After Fernando Alonso and Lewis Hamilton infused life into the Formula 1 world championship with recent victories in Britain and Germany it seemed that last weekend’s Hungarian Grand Prix would be one of the pivotal races of the season.
The race weekend at the Hungaroring was indeed one of the most important of the season. Unfortunately the action off-track stole the majority of the headlines with news breaking early Friday morning that Sky TV had reached an agreement with Formula One Management, the sports commercial rights holder, to show Formula 1 on its subscription based platform beginning at the start of next season.
The move saw the BBC lose their exclusive hold on the UK rights to the sport, by far and away the choice of most Irish fans as well, and the broadcaster will now show just ten races next season.

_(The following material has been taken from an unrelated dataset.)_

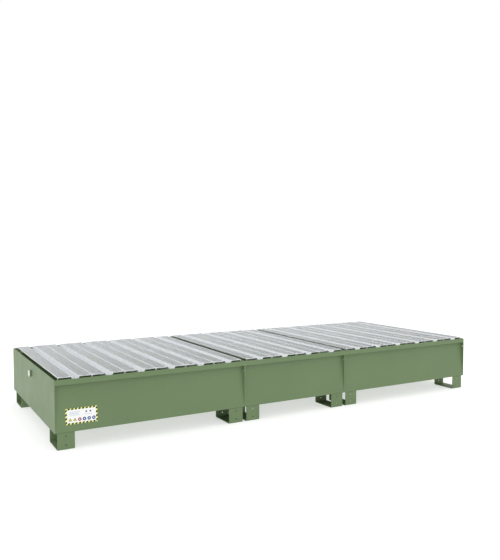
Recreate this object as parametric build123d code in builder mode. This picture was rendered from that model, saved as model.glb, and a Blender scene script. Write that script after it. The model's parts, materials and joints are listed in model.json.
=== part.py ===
"""Spill containment pallet for two bulk liquid containers.

Three folded steel sumps stand side by side on U-shaped feet and are bolted together through
their end plates.  Sixteen galvanised deck panels stand loose on the sumps' ledges.

Millimetres.  X runs along the length, from the left end to the right end, Y runs from the
front to the rear, and Z points up.  The origin is on the floor, at the middle of the pallet.
"""
from build123d import *
import math
import os

# ---------------------------------------------------------------- driving dimensions
long_section = 1245.0      # length of the left and right sumps
short_section = 840.0      # length of the middle sump
depth = 1330.0             # front to rear
rim_height = 410.0         # floor to the top of the rim
ground_clearance = 100.0   # height of the feet, where fork tines enter

# Sump: one sheet, folded into floor, leaning walls, ledges and rims
sheet = 3.0
rim_face = 33.0            # height of the upright rim above the ledge's underside
wall_lean = 28.0           # how far the walls lean inwards from floor to ledge
floor_bend = 8.0           # outside radii of the folds
ledge_bend = 2.0
rim_bend = 5.0
end_plate = 4.0            # thickness of the plates welded across the sump's ends

# Feet: flat bar bent into a U, open along X
foot_width = 100.0
foot_length = 200.0
foot_bar = 5.0
foot_bend = 9.0
foot_setback = 6.0         # from the front or rear of the pallet
foot_end_inset = 15.0      # from the end of its sump
foot_hole = 9.0
foot_hole_heights = (27.0, 80.0)

# Deck: panels of one open channel between two strips of diamond mesh, edged by thin side bars
panel_pitch = 200.0
panel_gap = 2.0
deck_rise = 12.0           # top of the deck above the rim
end_clearance = 2.0        # between the channels' ends and the rim
channel_width = 46.0       # outside, across the lips
channel_floor = 16.0       # outside, across the floor
channel_lip = 2.5          # height of the upright lips above the leaning sides
channel_sheet = 3.0
channel_bend = 4.0         # outside radius of the folds
side_bar = 3.0
side_bar_depth = 6.0
side_bar_foot = 8.0        # length of the foot at each end of a side bar
side_bar_setback = 15.0    # side bars' ends to the outer face of the rim
mesh_depth = 5.0
mesh_below_lip = 1.0
mesh_setback = 24.0        # mesh's trim to the outer face of the rim
mesh_trim = 2.0            # frame round the mesh
mesh_strand = 6.0
diamonds_across = 1        # in each strip
diamonds_along = 40

# Coupling bolts between the sumps, M8
coupling_hole = 9.0
coupling_below_rim = 65.0
coupling_inset = 12.2      # hole to the pallet's front or rear
bolt_diameter = 8.0
bolt_tip = 3.0             # shank beyond the nut
bolt_chamfer = 0.8
hex_across_flats = 13.0
head_height = 5.3
nut_height = 6.8
nut_bore = 8.3
washer_diameter = 16.0
washer_bore = 8.4
washer_thickness = 1.6

# Connection socket and its plug, on the left end plate
socket_diameter = 47.0
socket_bore = 36.0
socket_reach = 11.0        # from the plate to the socket's mouth
socket_below_rim = 72.0
plug_face_diameter = 44.0
plug_face = 4.0
plug_stem_diameter = 35.4
plug_stem_wall = 3.0
plug_stem = 13.0
plug_edge_radius = 1.5

# Safety label on the front wall of the left sump
label_length = 187.0
label_height = 92.0
label_thickness = 1.0
label_corner = 5.0
label_from_end = 156.0
label_from_floor = 189.0

# ---------------------------------------------------------------- derived sizes
length = 2 * long_section + short_section
left_end = -length / 2
front = -depth / 2
ledge_underside = rim_height - rim_face
ledge_top = ledge_underside + sheet
deck_top = rim_height + deck_rise
member_length = depth - 2 * (sheet + end_clearance)
panel_width = panel_pitch - panel_gap
coupling_height = rim_height - coupling_below_rim
coupling_y = depth / 2 - coupling_inset
socket_height = rim_height - socket_below_rim

section_lengths = {"left": long_section, "middle": short_section, "right": long_section}
section_starts = {
    "left": left_end,
    "middle": left_end + long_section,
    "right": left_end + long_section + short_section,
}
joint_positions = (section_starts["middle"], section_starts["right"])

os.makedirs("parts", exist_ok=True)


def write(piece, name):
    """Label one finished piece and write it as its own file."""
    piece.part.label = name
    export_step(piece.part, f"parts/{name}.step")


# ---------------------------------------------------------------- sumps
def make_tub(start, section):
    """Folded sheet of one sump: rim, ledge, leaning wall, floor, and the same at the rear."""
    half_depth = depth / 2
    wall_top = half_depth - wall_lean
    with BuildPart() as tub:
        with BuildSketch(Plane.YZ.offset(start + end_plate)):
            with BuildLine():
                outside = FilletPolyline(
                    (-half_depth, rim_height),
                    (-half_depth, ledge_underside),
                    (-wall_top, ledge_underside),
                    (-half_depth, ground_clearance),
                    (half_depth, ground_clearance),
                    (wall_top, ledge_underside),
                    (half_depth, ledge_underside),
                    (half_depth, rim_height),
                    radius=(rim_bend, ledge_bend, floor_bend, floor_bend, ledge_bend, rim_bend),
                )
                offset(outside, amount=sheet, side=Side.LEFT)
            make_face()
        extrude(amount=section - 2 * end_plate)
    return tub


def make_end_plate(start, socket_opening=False):
    """Plate across one end of a sump, as deep and as high as its rims, starting at x = start."""
    with BuildPart() as plate:
        with BuildSketch(Plane.YZ.offset(start)) as outline:
            with Locations((0, (rim_height + ground_clearance) / 2)):
                Rectangle(depth, rim_height - ground_clearance)
            fillet(outline.vertices().group_by(Axis.Z)[0], radius=floor_bend)
            with Locations((-coupling_y, coupling_height), (coupling_y, coupling_height)):
                Circle(coupling_hole / 2, mode=Mode.SUBTRACT)
            if socket_opening:
                with Locations((0, socket_height)):
                    Circle(socket_bore / 2, mode=Mode.SUBTRACT)
        extrude(amount=end_plate)
    return plate


# ---------------------------------------------------------------- feet
def make_foot(centre_x, front_y):
    """Flat bar bent into a U, with two holes through both of its upright legs."""
    rear_y = front_y + foot_length
    with BuildPart() as foot:
        with BuildSketch(Plane.YZ.offset(centre_x - foot_width / 2)):
            with BuildLine():
                outside = FilletPolyline(
                    (front_y, ground_clearance),
                    (front_y, 0),
                    (rear_y, 0),
                    (rear_y, ground_clearance),
                    radius=foot_bend,
                )
                offset(outside, amount=foot_bar, side=Side.LEFT)
            make_face()
        extrude(amount=foot_width)
        with BuildSketch(Plane.XZ.offset(-rear_y)):
            with Locations(*((centre_x, height) for height in foot_hole_heights)):
                Circle(foot_hole / 2)
        extrude(amount=foot_length, mode=Mode.SUBTRACT)
    return foot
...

The move was understandably met with a mass outcry from fans with many bemoaning the fact that in future it will be necessary to subscribe to Sky Sports to see Formula 1. An increasingly vocal sector of fans has said that they will not subscribe to the channel because of the cost involved and that this would lead to the end of casual fans following the sport.
It likely that viewing numbers will decrease in light of this decision but while fans remain the lifeblood of the sport money is still the heart that pumps this blood. This deal will see Sky pay substantial fees to broadcast the sport in the UK, Setanta Sports will continue to hold the Irish rights, with an increasing proportion of the TV revenue likely to be paid to the teams under the terms of the new Concorde Agreement due to be ratified in 18 months time.

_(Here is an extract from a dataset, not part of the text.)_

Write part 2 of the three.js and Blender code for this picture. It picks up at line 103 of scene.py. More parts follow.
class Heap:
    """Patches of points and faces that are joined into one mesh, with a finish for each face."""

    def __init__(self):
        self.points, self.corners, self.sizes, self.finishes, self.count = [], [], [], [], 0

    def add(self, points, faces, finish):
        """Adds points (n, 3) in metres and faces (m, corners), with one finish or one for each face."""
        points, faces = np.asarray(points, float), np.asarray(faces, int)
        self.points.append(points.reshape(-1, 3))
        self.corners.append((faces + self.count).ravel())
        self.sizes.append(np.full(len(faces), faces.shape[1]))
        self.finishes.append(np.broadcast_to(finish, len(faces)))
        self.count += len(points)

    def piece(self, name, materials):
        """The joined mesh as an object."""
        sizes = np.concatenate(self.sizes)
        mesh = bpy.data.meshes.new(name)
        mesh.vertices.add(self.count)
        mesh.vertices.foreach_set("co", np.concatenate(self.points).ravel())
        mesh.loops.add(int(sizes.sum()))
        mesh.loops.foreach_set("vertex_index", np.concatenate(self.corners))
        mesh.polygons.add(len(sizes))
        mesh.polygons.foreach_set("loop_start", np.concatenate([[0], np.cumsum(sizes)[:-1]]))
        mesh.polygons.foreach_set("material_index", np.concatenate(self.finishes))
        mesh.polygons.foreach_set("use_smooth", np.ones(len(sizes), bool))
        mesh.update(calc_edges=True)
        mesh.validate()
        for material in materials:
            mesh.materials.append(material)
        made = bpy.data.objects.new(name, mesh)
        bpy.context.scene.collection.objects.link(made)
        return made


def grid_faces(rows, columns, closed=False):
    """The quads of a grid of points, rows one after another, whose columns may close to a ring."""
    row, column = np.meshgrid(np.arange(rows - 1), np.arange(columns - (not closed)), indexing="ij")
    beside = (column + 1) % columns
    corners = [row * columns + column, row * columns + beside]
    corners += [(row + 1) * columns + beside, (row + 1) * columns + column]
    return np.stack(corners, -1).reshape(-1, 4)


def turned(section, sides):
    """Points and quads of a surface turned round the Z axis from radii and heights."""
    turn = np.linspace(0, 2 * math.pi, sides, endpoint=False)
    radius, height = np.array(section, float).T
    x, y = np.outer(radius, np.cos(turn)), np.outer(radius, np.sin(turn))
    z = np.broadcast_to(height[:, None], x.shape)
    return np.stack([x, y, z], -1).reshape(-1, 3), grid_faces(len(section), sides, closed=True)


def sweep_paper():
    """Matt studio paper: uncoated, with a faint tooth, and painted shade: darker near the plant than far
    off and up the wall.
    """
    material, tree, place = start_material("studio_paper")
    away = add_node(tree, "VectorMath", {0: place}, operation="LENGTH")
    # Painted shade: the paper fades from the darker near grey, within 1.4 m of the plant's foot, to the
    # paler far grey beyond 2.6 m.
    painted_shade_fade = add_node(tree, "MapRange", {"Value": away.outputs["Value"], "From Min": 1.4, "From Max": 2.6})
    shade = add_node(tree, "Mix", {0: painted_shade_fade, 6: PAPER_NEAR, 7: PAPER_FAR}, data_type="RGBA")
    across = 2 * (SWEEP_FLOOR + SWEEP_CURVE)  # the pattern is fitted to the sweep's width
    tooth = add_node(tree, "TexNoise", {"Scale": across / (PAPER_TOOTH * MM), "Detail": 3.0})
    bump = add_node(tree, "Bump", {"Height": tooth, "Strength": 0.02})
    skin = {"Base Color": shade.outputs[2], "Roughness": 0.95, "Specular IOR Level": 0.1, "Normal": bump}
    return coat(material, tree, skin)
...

Since the teams formed FOTA they have gained increasing power within the decision making processes of the sport and as long as their unity stays strong in the coming months they are sure to be in a strong negotiating position when they, the FIA and FOM finalise the new Concorde Agreement. As a result it is likely that they will see a windfall from this deal and in light of the question marks that have been hanging over the ability of the BBC to continue to broadcast Formula 1 it is clear that this deal was the only possible solution to Bernie Ecclestone finding a long term partner.
There was hope that another broadcaster, most notably Channel 4, would step into the void created if the BBC terminated their contract but this was never likely to proceed much further than exploratory talks. With the current market this is the best solution for all parties has been found. The BBC can satisfy licence payers by saying that they are drastically reducing their expenditure on Formula 1, easily the most expensive sport covered by the Corporation, while still having the cachet of being a broadcaster of one of the most popular sports in the world.
It is very easy to look at this deal and ask “what effect does this have on Irish fans?” but it has to be remembered just how much the BBC has revolutionised coverage of Formula 1 since regaining the rights prior to the start of the 2009 season. BBC saw fans given extensive access to the biggest players in the paddock with all the action shown throughout the weekend, it remains to be seen if Sky will continue to provide as much in-depth analysis of the sport in the future.
Supporters of the Sky deal can rightly speak of the huge leap forward in coverage and exposure of the Premier League following the intervention of Sky in the early nineties. Unfortunately there are few parallels between the Premiership and Formula 1 due to the fact that twenty years ago English league football was in dire straits with interest falling off in the top tier. As a result the time was right for a broadcaster to come in and offer to revolutionise the packaging of football.
Formula 1 is currently at the height of its popularity with audience figures growing annually and the sport currently in the midst of some of the most thrilling races in memory. With millions of new fans brought to the sport in recent years it is crucial that Formula 1 can maintain their support over the duration of the deal with Sky.
Whether these fans will be willing to pay for Formula 1 will remain to be seen until the end of next season but the fact that this deal has been made shows just how perilous the state of finances at the BBC has become. Even though Eccelstone has made numerous remarks to shock fans of the sport in recent year-championships decided by medals, sprinklers used during races to “spice up the show” being just two-there is no way that he would look to take Formula 1 off free-to-air television in its biggest market if there was another alternative.
Providing a watered down alternative was not an option for Formula 1. Fans now demand the very best with presentation now almost as important as the actual race. This point is perfectly illustrated by the coverage afforded MotoGP by the BBC. As sole rights holders in the UK to a sport that they can provide with minimum outlay they have outsourced production to a Northern Ireland company in an effort to cut costs. Other overhead costs have also been dramatically reduced and with this so has fans appetite to watch the race live; instead many watch it later in the day on tape delay from Eurosport.
If Formula 1 was to follow this lead on the BBC it is likely that many fans would be driven away from the sport and as a result it is clear that even though this is not a deal that was wanted by fans, it is the only decision that could be made for the long term future of the sport in the UK.